Diante da negativa à proposta apresentada por esta Corregedoria para viabilizar a prestação de auxílio no combate ao resíduo de sentenças do 1º grau de jurisdição durante o período de afastamento, determino que seja o assistente vinculado à magistrada que seja colocado à disposição do gabinete da Corregedoria, assinalou o juiz de segundo grau Marcelo Gonçalves de Oliveira, vice-corregedor do TRT4, no dia 9 de julho.
A segunda recusa gerou uma resposta por parte da magistrada. Ao contrário do que consta na decisão, esta magistrada não se recusou a trabalhar durante o período de licença, escreveu Valdete Souto.
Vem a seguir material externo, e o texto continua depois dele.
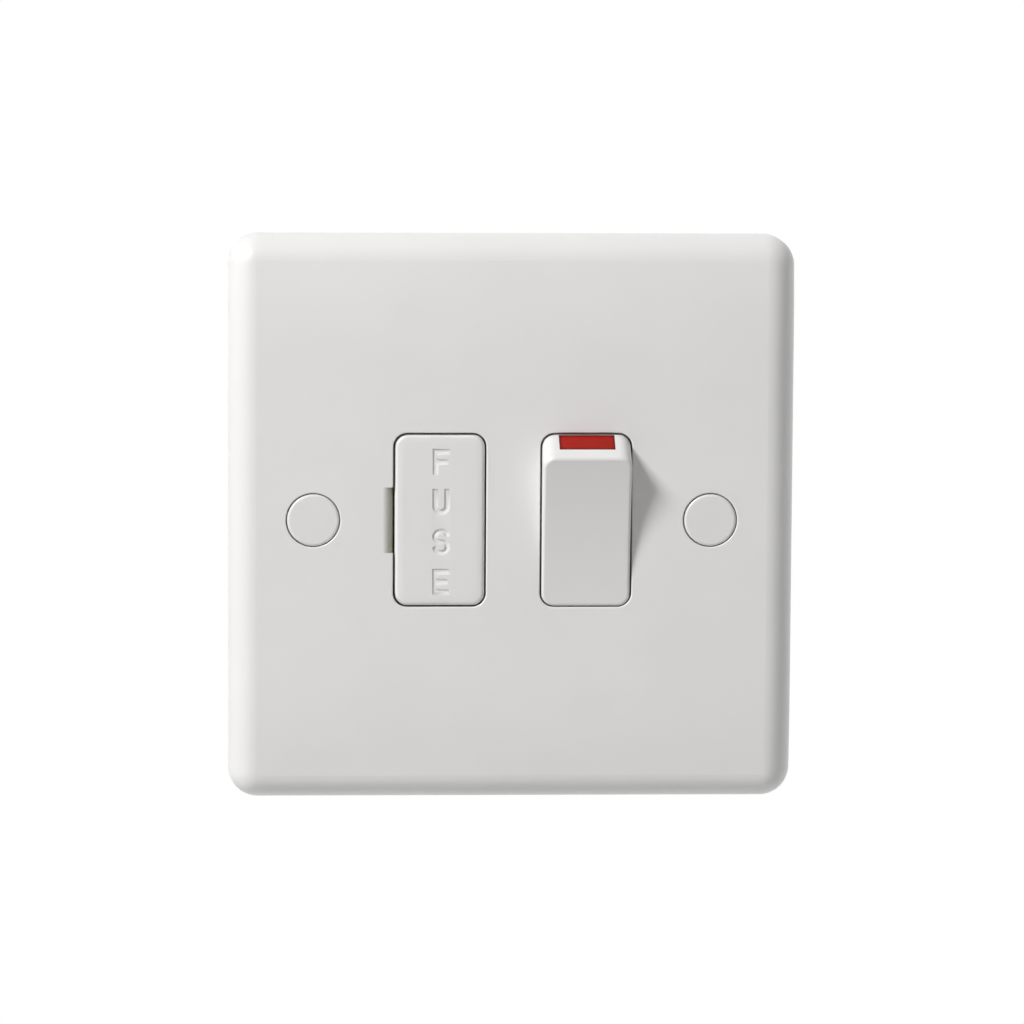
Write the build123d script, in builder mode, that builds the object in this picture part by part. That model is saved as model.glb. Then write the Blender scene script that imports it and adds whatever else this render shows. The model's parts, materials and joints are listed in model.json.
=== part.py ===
from build123d import *
from math import asin, atan2, cos, degrees, hypot, radians, sin, sqrt
import os

# Single-gang fused connection unit: a moulded plate with a pull-out fuse carrier and a double-pole rocker.
# X runs to the right seen from the front, Z runs up and the front faces -Y.
# The wall is the plane y = 0 and the origin lies midway between the two fixing holes.
# A "front" size is a distance before the wall plane, and a "back" size is a distance behind it.

# Front plate
plate_width = 86.0
plate_height = 86.0
plate_depth = 9.0
plate_wall = 2.3
plate_corner = 4.5
plate_edge = 4.2
crown_flat = 26.0
crown_radius = 110.0
window_round = 0.2

# Fixing holes and their clip-in caps
fixing_centres = 60.3
fixing_hole = 4.0
fixing_land = 2.6
boss_wall = 2.2
cap_diameter = 8.0
cap_gap = 0.12
cap_face = 1.4
cap_depth = 4.6
cap_wall = 0.9
cap_edge = 0.45
cap_slit = 1.0

# Fuse carrier
carrier_x = -10.97
carrier_width = 13.65
carrier_height = 26.1
carrier_gap = 0.24
carrier_corner = 1.9
carrier_edge = 0.55
carrier_face = 2.4
carrier_skirt = 2.2
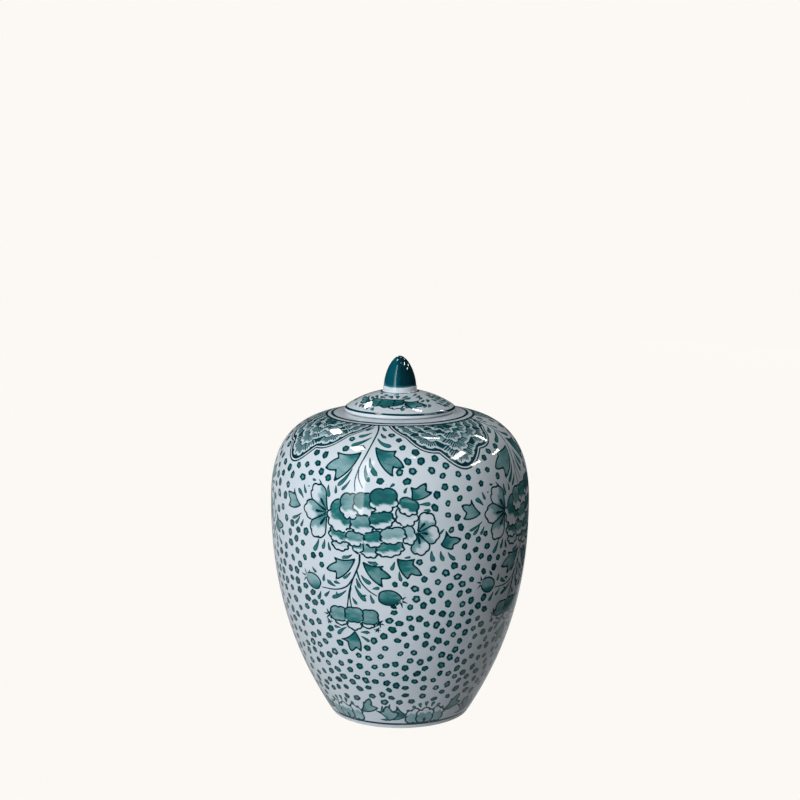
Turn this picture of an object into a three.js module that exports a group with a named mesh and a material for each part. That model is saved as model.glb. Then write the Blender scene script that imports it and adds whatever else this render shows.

Me coloquei à disposição para seguir respondendo por todas as sentenças e decisões da 4ª Vara.
A proposta de 20 sentenças por mês, em processos que serão escolhidos pela Corregedoria, constitui auxílio menor do que aquele a que estou me dispondo, razão da minha incompreensão também quanto a essa segunda negativa, disse a juíza ao TRT4.
Dúvidas
Após uma primeira negativa por parte do TCU de entrevistar o ministro, o JOTA enviou questionamentos a Walton Alencar na manhã da sexta-feira (26/7), que não deu retorno até a publicação desta reportagem.
A reportagem perguntou ao ministro:
1) Qual foi a motivação para que a magistrada fosse investigada?
2) Não era o caso de investigar licenças concedidas a magistrados de outras associações compostas por juízes federais, nas quais os presidentes também solicitam afastamento e continuam recebendo seus vencimentos dos cofres da União, como no caso da AJD?
3) Em caso de resposta negativa à segunda pergunta, por quê?
4) O pedido de investigação teve cunho político, como afirma a magistrada?